• Problem to work on
Take the lines from the one bearing "for (const tail" to the one bearing "for node in", inclusive, and reproduce them exactly; include no other line.

--- begin ---

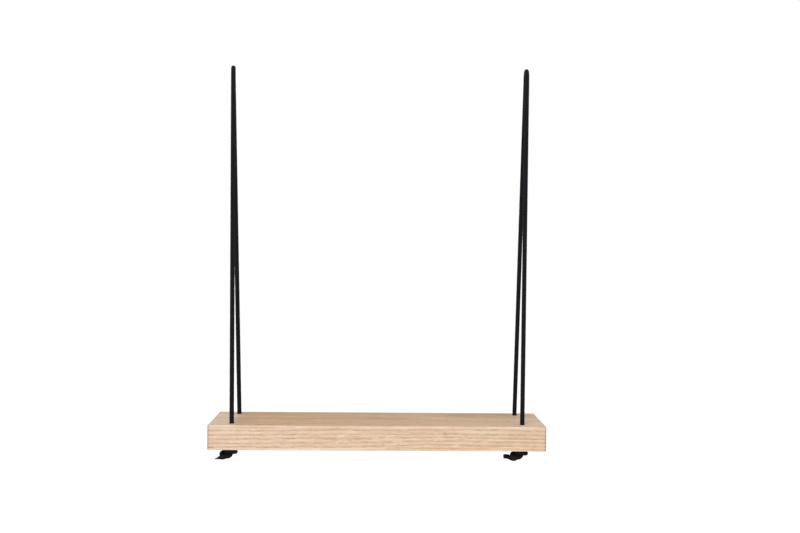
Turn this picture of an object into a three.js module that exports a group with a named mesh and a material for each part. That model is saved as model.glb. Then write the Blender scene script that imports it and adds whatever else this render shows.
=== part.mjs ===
// A hanging rope shelf: one thick oak plank with four drilled holes, and two black cords. Each cord
// starts in a stopper knot under the plank, comes up through the front hole, bends over its hook,
// goes down through the back hole and ends in a second stopper knot.
//
// Millimetres, +Z up, +X to the right and -Y to the front. The origin is the middle of the line
// through the two hooks, which are outside the object. The plank hangs below it.
import * as THREE from 'three';

// Plank
const plankWidth = 600;
const plankDepth = 160;
const plankThickness = 44;
const plankCornerRadius = 2;
const plankEdgeRound = 1.2;
const holeInsetFromEnd = 40;
const holeInsetFromEdge = 24;

// Cord
const cordDiameter = 8;
const holeClearance = 0.6;
const seamGap = 0.3;
const seamHeight = 8;

// Hanging: the hooks' line is this far above the plank's top face, and each hook is a little
// further out than the holes below it.
const hangHeight = 625;
const hookOutset = 8;
const hookBendRadius = 16;
const leftHookTurn = THREE.MathUtils.degToRad(6.5);
const rightHookTurn = THREE.MathUtils.degToRad(3);

// Stopper knots
const knotSpread = 1.05;
const knotTilt = THREE.MathUtils.degToRad(40);
const knotSeatGap = 0.4;

// Faceting
const cordArcSegments = 5;
const holeFacets = 28;
const cornerArcSegments = 6;
const edgeRoundSegments = 3;
const bendStations = 12;
const runStations = 22;
const knotStations = 66;

const cordRadius = cordDiameter / 2;
const holeRadius = cordRadius + holeClearance;
const plankTop = -hangHeight;
const plankUnderside = plankTop - plankThickness;
const holeX = plankWidth / 2 - holeInsetFromEnd;
const holeY = plankDepth / 2 - holeInsetFromEdge;
const hookX = holeX + hookOutset;
const seamLevel = plankUnderside + seamHeight;

const oak = new THREE.MeshStandardMaterial({ name: 'oak', color: '#e2c3a3', roughness: 0.6, metalness: 0 });
const blackCord = new THREE.MeshStandardMaterial({
  name: 'black_cord', color: '#1b1619', roughness: 0.9, metalness: 0,
});

// The centreline of an overhand knot drawn tight, in shares of the cord's diameter. The standing
// part comes from above along the hole's axis, and the knot lies in its own frame, before the tilt.
const knotCoreShares = [
  [0.14, -0.09, 0.85], [0.50, -0.33, 0.46], [0.56, -0.75, 0.08], [0.31, -1.06, -0.34],
  [-0.13, -1.10, -0.72], [-0.61, -0.87, -0.94], [-0.96, -0.41, -0.97], [-1.06, 0.15, -0.83],
  [-0.89, 0.61, -0.51], [-0.51, 0.84, -0.13], [-0.05, 0.87, 0.23], [0.42, 0.90, 0.58],
  [0.82, 0.72, 0.97], [1.04, 0.28, 1.28], [1.02, -0.28, 1.43], [0.73, -0.78, 1.39],
  [0.28, -1.07, 1.17], [-0.16, -1.09, 0.80], [-0.45, -0.82, 0.37], [-0.44, -0.39, -0.01],
  [-0.11, -0.11, -0.40],
];

// The standing part's column over the tilted knot, and the top of the knot's centreline there.
const standingColumnShare = 0.82;
const knotTopShare = 0.72;

// Two ways a tail leaves the knot, after the tilt, in the same shares.
const tailShares = {
  level: [
    [-0.60, 0.05, -0.86], [-1.00, 0.15, -1.05], [-1.46, 0.20, -1.03], [-2.50, 0.05, -0.70],
    [-3.25, -0.15, -0.66],
  ],
  drooping: [
    [-0.62, 0.12, -0.77], [-1.06, 0.25, -0.96], [-1.68, 0.22, -1.00], [-2.20, 0.03, -1.13],
    [-2.62, -0.10, -1.24],
  ],
};

// Two points of one cord count as neighbours when they are nearer along it than this, in the same
// shares.
const neighbourShare = 2.2;

// A route whose tube has one ring at each station, so that bends get more rings than straight runs.
class StationRoute extends THREE.Curve {
  constructor(stations) {
    super();
    this.stations = stations;
  }

  indexAt(share) {
    return Math.round(share * (this.stations.length - 1));
  }

  getPointAt(share) {
    return this.stations[this.indexAt(share)].clone();
  }

  getTangentAt(share) {
    const index = this.indexAt(share);
    const before = this.stations[Math.max(index - 1, 0)];
    const after = this.stations[Math.min(index + 1, this.stations.length - 1)];
    return after.clone().sub(before).normalize();
  }
}

// A cord's tube along the stations.
function cordTube(stations) {
  const section = new THREE.Shape().absarc(0, 0, cordRadius, 0, 2 * Math.PI, false);
  return new THREE.ExtrudeGeometry(section, {
    steps: stations.length - 1,
    curveSegments: cordArcSegments,
    extrudePath: new StationRoute(stations),
  });
}

function spaced(from, to, count) {
  return Array.from({ length: count }, (_, i) => from.clone().lerp(to, i / count));
}

// The least distance between two stretches of one tube that aren't neighbours along it.
function leastGap(stations) {
  const along = [0];
  stations.slice(1).forEach((p, i) => along.push(along[i] + p.distanceTo(stations[i])));
  const skip = neighbourShare * cordDiameter;
  let least = Infinity;
  stations.forEach((p, i) => {
    for (let j = i + 1; j < stations.length; j += 1) {
      if (along[j] - along[i] > skip) least = Math.min(least, p.distanceTo(stations[j]) - cordDiameter);
    }
  });
  return least;
}

function routeLength(stations) {
  return stations.slice(1).reduce((sum, p, i) => sum + p.distanceTo(stations[i]), 0);
}

// Where a straight run leaves the bend: the angle above level at which the circle's tangent meets
// a point that is reach out from the hook and hangHeight below it.
function leavingAngle(reach) {
  const toHole = Math.hypot(reach, hangHeight);
  return Math.acos(hookBendRadius / toHole) - Math.atan2(hangHeight, reach);
}

// One cord's stretch from inside the front hole, up, over the hook, and down into the back hole.
// side is -1 on the left and 1 on the right, and turn is how far the hook turns the bend's front
// inwards.
function ropeStations(side, turn) {
  const hook = new THREE.Vector3(side * hookX, 0, 0);
  const forward = new THREE.Vector3(-side * Math.sin(turn), -Math.cos(turn), 0);
  const onBend = (angle) => hook.clone()
    .addScaledVector(forward, hookBendRadius * Math.cos(angle))
    .add(new THREE.Vector3(0, 0, hookBendRadius * Math.sin(angle)));
  const mouth = (front) => new THREE.Vector3(side * holeX, front ? -holeY : holeY, plankTop);
  const reachOf = (point) => Math.abs(point.clone().sub(hook).setZ(0).dot(forward));
  const start = leavingAngle(reachOf(mouth(true)));
  const end = Math.PI - leavingAngle(reachOf(mouth(false)));
  const bend = Array.from({ length: bendStations + 1 },
    (_, i) => onBend(THREE.MathUtils.lerp(start, end, i / bendStations)));
  return [
    mouth(true).setZ(seamLevel),
    ...spaced(mouth(true), bend[0], runStations),
    ...bend,
    ...spaced(mouth(false), bend[bendStations], runStations).reverse(),
    mouth(false).setZ(seamLevel),
  ];
}

// One stopper knot, with the hole's axis on the Z axis and the plank's underside at zero.
function knotStationsFor(tail) {
  const scale = cordDiameter * knotSpread;
  const place = ([x, y, z]) => new THREE.Vector3(
    (x - standingColumnShare) * scale, y * scale,
    (z - knotTopShare) * scale - cordRadius - knotSeatGap);
  const tilted = knotCoreShares.map(([x, y, z]) => [
    x * Math.cos(knotTilt) + z * Math.sin(knotTilt), y,
    z * Math.cos(knotTilt) - x * Math.sin(knotTilt),
  ]);
  const standingTop = new THREE.Vector3(0, 0, seamHeight - seamGap);
  const standingFoot = new THREE.Vector3(0, 0, 0);
  const points = [standingTop, standingFoot, ...tilted.map(place), ...tailShares[tail].map(place)];
  return new THREE.CatmullRomCurve3(points, false, 'centripetal').getSpacedPoints(knotStations);
}

function namedMesh(name, geometry, material) {
  const mesh = new THREE.Mesh(geometry, material);
  mesh.name = name;
  return mesh;
}

function holeOutline(x, y) {
  const turns = Array.from({ length: holeFacets }, (_, i) => -2 * Math.PI * i / holeFacets);
  return new THREE.Path().setFromPoints(turns.map((turn) => new THREE.Vector2(
    x + holeRadius * Math.cos(turn), y + holeRadius * Math.sin(turn))));
}

// The plank: an outline with round corners and four holes, whose edges and hole mouths are eased.
function plankGeometry() {
  const x = plankWidth / 2;
  const y = plankDepth / 2;
  const r = plankCornerRadius;
  const outline = new THREE.Shape()
    .moveTo(r - x, -y)
    .lineTo(x - r, -y)
    .absarc(x - r, r - y, r, -Math.PI / 2, 0, false)
    .lineTo(x, y - r)
    .absarc(x - r, y - r, r, 0, Math.PI / 2, false)
    .lineTo(r - x, y)
    .absarc(r - x, y - r, r, Math.PI / 2, Math.PI, false)
    .lineTo(-x, r - y)
    .absarc(r - x, r - y, r, Math.PI, 1.5 * Math.PI, false);
  for (const sideX of [-holeX, holeX]) {
    for (const sideY of [-holeY, holeY]) {
      outline.holes.push(holeOutline(sideX, sideY));
    }
  }
  return new THREE.ExtrudeGeometry(outline, {
    depth: plankThickness - 2 * plankEdgeRound,
    curveSegments: cornerArcSegments,
    bevelThickness: plankEdgeRound,
    bevelSize: plankEdgeRound,
    bevelOffset: -plankEdgeRound,
    bevelSegments: edgeRoundSegments,
  }).translate(0, 0, plankUnderside + plankEdgeRound);
}

const shelf = new THREE.Group();
shelf.add(namedMesh('shelf_plank', plankGeometry(), oak));

for (const [name, side, turn] of [['left', -1, leftHookTurn], ['right', 1, rightHookTurn]]) {
  const stations = ropeStations(side, turn);
  shelf.add(namedMesh(`${name}_rope`, cordTube(stations), blackCord));
  console.log(`${name} rope from seam to seam: ${routeLength(stations).toFixed(0)} mm`);
}

// Each knot's hole, its tail, and the turn of the knot about the hole's axis.
const knots = [
  { name: 'left_front_knot', side: -1, front: true, tail: 'drooping', turn: 4 },
  { name: 'right_front_knot', side: 1, front: true, tail: 'level', turn: -14 },
  { name: 'left_back_knot', side: -1, front: false, tail: 'level', turn: 166 },
  { name: 'right_back_knot', side: 1, front: false, tail: 'drooping', turn: -158 },
];
for (const knot of knots) {
  const mesh = namedMesh(knot.name, cordTube(knotStationsFor(knot.tail)), blackCord);
  mesh.position.set(knot.side * holeX, knot.front ? -holeY : holeY, plankUnderside);
  mesh.rotation.z = THREE.MathUtils.degToRad(knot.turn);
  shelf.add(mesh);
}

for (const tail of Object.keys(tailShares)) {
  const stations = knotStationsFor(tail);
  console.log(`knot with a ${tail} tail: least gap to itself ${leastGap(stations).toFixed(2)} mm, `
    + `cord in it ${routeLength(stations).toFixed(0)} mm`);
}

export default shelf;
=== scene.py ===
"""Hanging rope shelf: one thick oak plank that hangs from two black braided cords.

Metres, +Z up, +X to the right and -Y to the front, as in the CAD model. The origin is the middle
of the line through the two hooks that hold the cords. The hooks are outside the object.
"""
import logging
import math
from dataclasses import dataclass, field, fields
from enum import Enum
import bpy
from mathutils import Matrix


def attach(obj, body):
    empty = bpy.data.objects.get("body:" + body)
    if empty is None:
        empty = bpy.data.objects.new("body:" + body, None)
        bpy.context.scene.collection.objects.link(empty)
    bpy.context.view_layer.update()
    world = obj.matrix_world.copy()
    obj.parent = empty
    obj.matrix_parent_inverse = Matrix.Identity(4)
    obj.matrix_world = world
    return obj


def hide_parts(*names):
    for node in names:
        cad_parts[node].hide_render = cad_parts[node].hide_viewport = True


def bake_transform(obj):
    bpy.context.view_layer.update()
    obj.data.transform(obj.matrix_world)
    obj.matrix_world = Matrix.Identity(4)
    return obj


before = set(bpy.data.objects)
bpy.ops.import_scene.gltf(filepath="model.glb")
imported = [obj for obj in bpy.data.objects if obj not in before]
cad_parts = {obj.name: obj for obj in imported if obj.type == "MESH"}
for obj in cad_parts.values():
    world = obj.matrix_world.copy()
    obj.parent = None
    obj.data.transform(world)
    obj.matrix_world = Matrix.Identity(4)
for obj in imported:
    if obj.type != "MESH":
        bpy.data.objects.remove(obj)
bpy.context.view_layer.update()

from types import SimpleNamespace
from typing import Union

import bpy
from mathutils import Matrix, Vector

log = logging.getLogger("hanging_rope_shelf")

SWINGING_BODY = "plank"
STRAND_MAP = "strand"

Socket = bpy.types.NodeSocket
Node = bpy.types.Node
Material = bpy.types.Material
Piece = bpy.types.Object
Colour = tuple[float, float, float]
Point = tuple[float, float, float]
Band = tuple[float, float]

WHITE = (1.0, 1.0, 1.0, 1.0)


class Spot(Enum):
    """A choice of place, with the sign of its coordinate."""

    @property
    def word(self) -> str:
        """The place's name in lower case, as piece names use it."""
        return self.name.lower()


class Side(Spot):
    """The end of the shelf that a cord holds, with the sign of its X."""

    LEFT = -1
    RIGHT = 1


class Row(Spot):
    """The row of holes, with the sign of its Y."""

    FRONT = -1
    BACK = 1


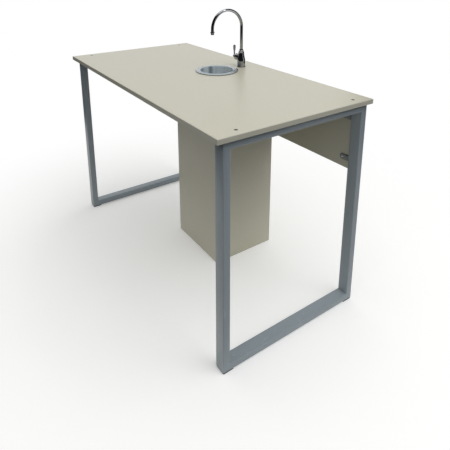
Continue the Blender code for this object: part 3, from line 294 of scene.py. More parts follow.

--- end ---

• Answer to this task
for (const tail of Object.keys(tailShares)) {
  const stations = knotStationsFor(tail);
  console.log(`knot with a ${tail} tail: least gap to itself ${leastGap(stations).toFixed(2)} mm, `
    + `cord in it ${routeLength(stations).toFixed(0)} mm`);
}

export default shelf;
=== scene.py ===
"""Hanging rope shelf: one thick oak plank that hangs from two black braided cords.

Metres, +Z up, +X to the right and -Y to the front, as in the CAD model. The origin is the middle
of the line through the two hooks that hold the cords. The hooks are outside the object.
"""
import logging
import math
from dataclasses import dataclass, field, fields
from enum import Enum
import bpy
from mathutils import Matrix


def attach(obj, body):
    empty = bpy.data.objects.get("body:" + body)
    if empty is None:
        empty = bpy.data.objects.new("body:" + body, None)
        bpy.context.scene.collection.objects.link(empty)
    bpy.context.view_layer.update()
    world = obj.matrix_world.copy()
    obj.parent = empty
    obj.matrix_parent_inverse = Matrix.Identity(4)
    obj.matrix_world = world
    return obj


def hide_parts(*names):
    for node in names:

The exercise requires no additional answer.